The Crash of Air France Flight 447
Shortly before 02:14 UTC on June 1st, 2009, the Airbus A330 of Air France flight 447 entered an aerodynamic stall over the Atlantic Ocean from which it never recovered. Later investigation concluded that airspeed measurement sensors had likely iced-over causing a cascading set of systems failures: forced autopilot disengagement, suboptimal flight display feedback, and fatal pilot error.
With controls handed back to the crew, one pilot, likely unbeknownst to the other pilot, attempted to maintain altitude through a slight rearward pull of the flight stick. This caused the craft to exceed the safe flight parameters, slowly lose airspeed, and eventually enter a stall condition. Experts have posited that additional equipment like GPS-based speed estimation, an angle-of-attack sensor, and a flight display capable of reporting this input could have saved this flight.

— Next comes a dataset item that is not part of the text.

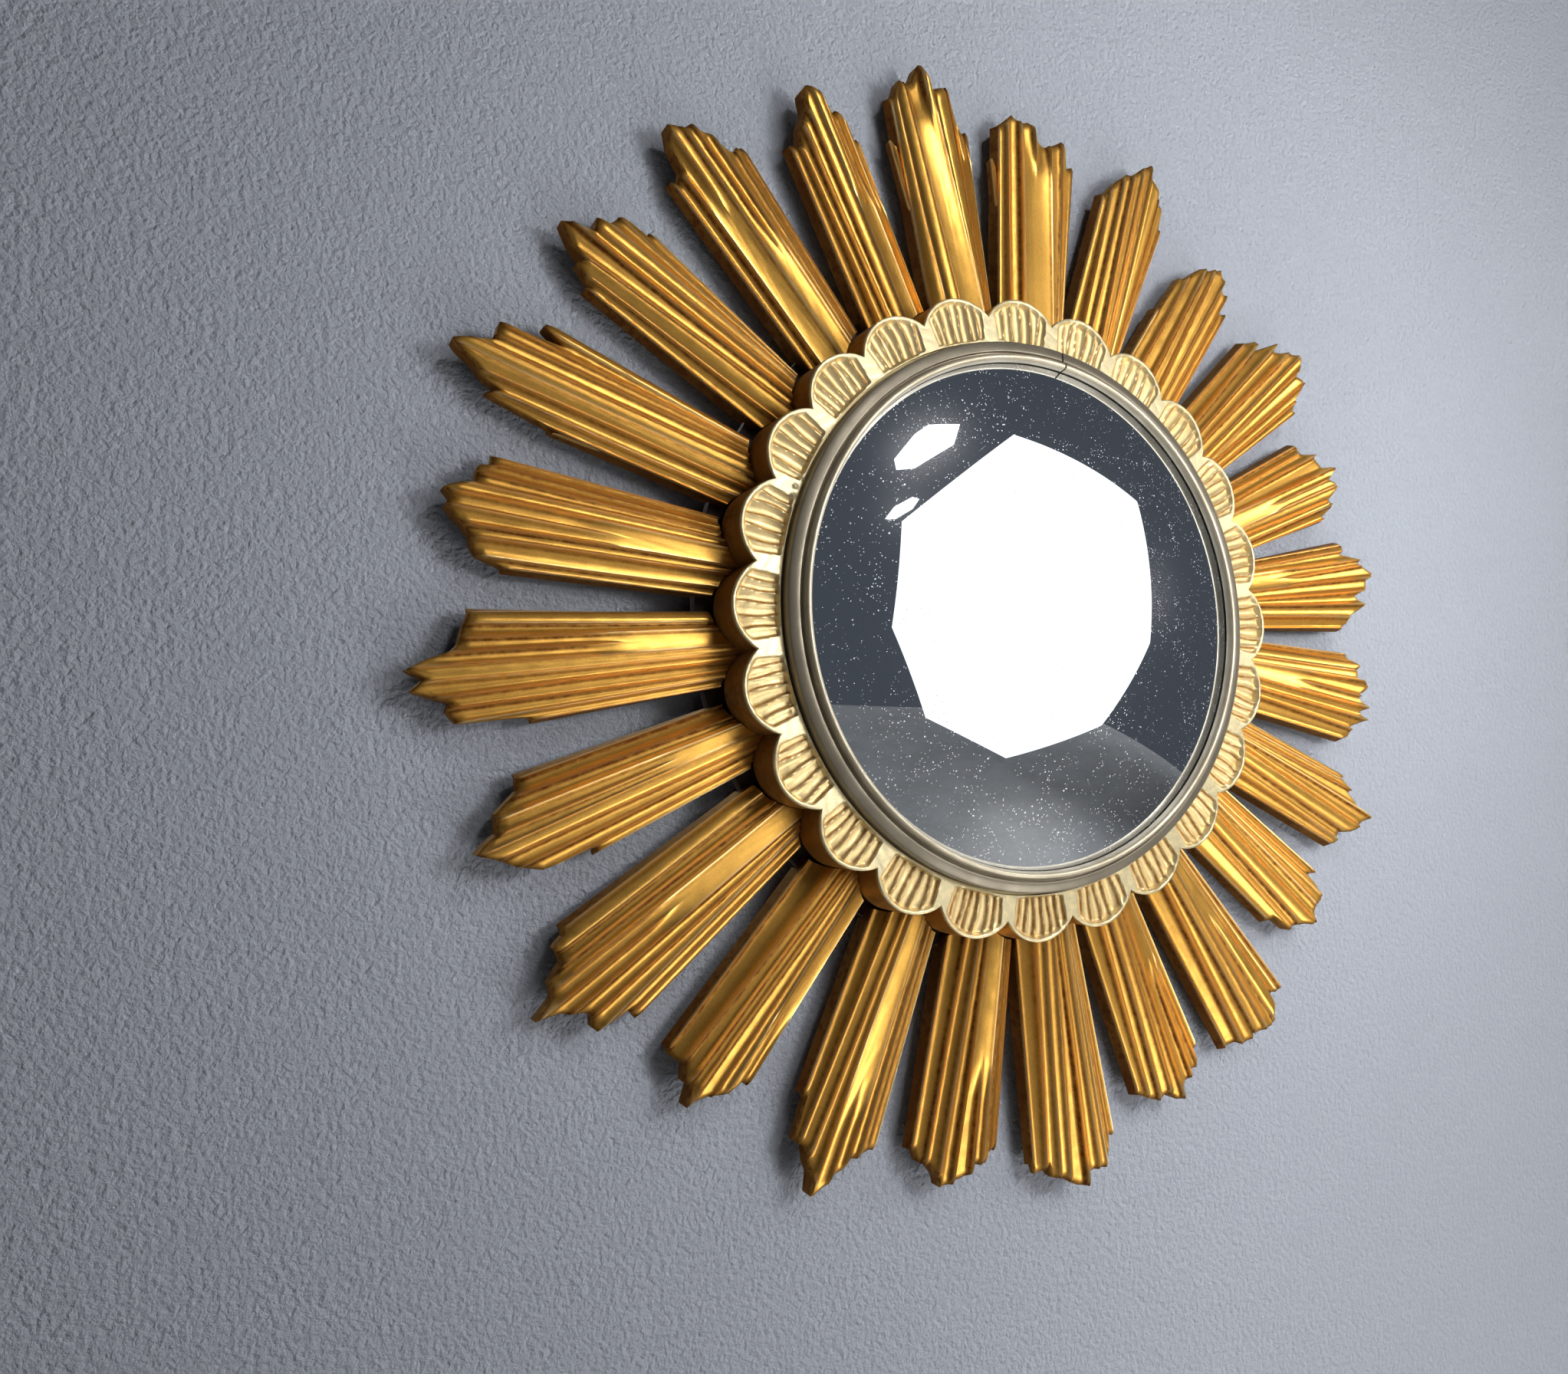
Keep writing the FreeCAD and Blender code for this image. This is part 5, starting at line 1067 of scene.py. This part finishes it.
class MIRROR_OT_glass(bpy.types.Operator):
    """Build the bezel and the convex glass"""

    bl_idname = "mirror.build_glass"
    bl_label = "Build bezel and glass"

    def execute(self, context):
        now = settings()
        build_bezel(make_bezel_metal(now.bezel_colour))
        build_glass(make_mirror(now.silver_colour))
        return {"FINISHED"}


class MIRROR_OT_back(bpy.types.Operator):
    """Dress the hub, the backing and the hanger"""

    bl_idname = "mirror.dress_back"
    bl_label = "Dress the back"

    def execute(self, context):
        dress_carried_nodes()
        return {"FINISHED"}


class MIRROR_OT_stage(bpy.types.Operator):
    """Build the stage, the lamps and the camera"""

    bl_idname = "mirror.build_stage"
    bl_label = "Build stage"

    def execute(self, context):
        now = settings()
        build_stage(now.wall_colour, now.lamp_strength, now.fill_strength, now.side_strength)
        return {"FINISHED"}


class MIRROR_PT_panel(bpy.types.Panel):
    """The mirror's panel in the sidebar"""

    bl_idname = "MIRROR_PT_panel"
    bl_label = "Sunburst mirror"
    bl_space_type = "VIEW_3D"
    bl_region_type = "UI"
    bl_category = "Mirror"

    def draw(self, context):
        for key in MirrorSettings.__annotations__:
            self.layout.prop(settings(), key)
        for operator in OPERATORS:
            self.layout.operator(operator.bl_idname)


OPERATORS = (MIRROR_OT_rays, MIRROR_OT_collar, MIRROR_OT_glass, MIRROR_OT_back, MIRROR_OT_stage)
CLASSES = (MirrorSettings, *OPERATORS, MIRROR_PT_panel)


def register():
    """Register the classes and the settings."""
    for cls in CLASSES:
        bpy.utils.register_class(cls)
    bpy.types.Scene.sunburst_mirror = bpy.props.PointerProperty(type=MirrorSettings)


def unregister():
    """Remove the settings and the classes."""
    del bpy.types.Scene.sunburst_mirror
    for cls in reversed(CLASSES):
        bpy.utils.unregister_class(cls)


def main():
    """Build every piece in order."""
    register()
    bpy.ops.mirror.build_rays()
    bpy.ops.mirror.build_collar()
    bpy.ops.mirror.build_glass()
    bpy.ops.mirror.dress_back()
    bpy.ops.mirror.build_stage()


if __name__ == "__main__":
    main()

Thus, this tragedy represents not only a failure of equipment and training, but of design. Commercial and general aviation crafts have begun to use GPS speed estimation and AoA sensors but the Primary Flight Display systems have remained very close to the same.
How might we create a flight display that is capable of displaying the complex but pertinent information in a form that is clean and easily comprehensible?
existing flight display
Beyond merely including equipment upgrades, the existing Primary Flight Display (PFD) represent a glaring design opportunity.
I began by trying to understand the pilots and the functional environment in which this display is employed.
And by studying the existing feedback loops and functions of the data displayed.
Through this understanding, I’ve developed and proposed a new Primary Flight Display system.
Building upon the familiar but using additional sensor inputs, real-time external camera feeds, and a modest increase in computing power, a new flight display could imbue the pilots with a heightened understanding of the craft’s motion and trajectory, pertinent information regarding system operation, and enhanced feedback in the event of complications or failures.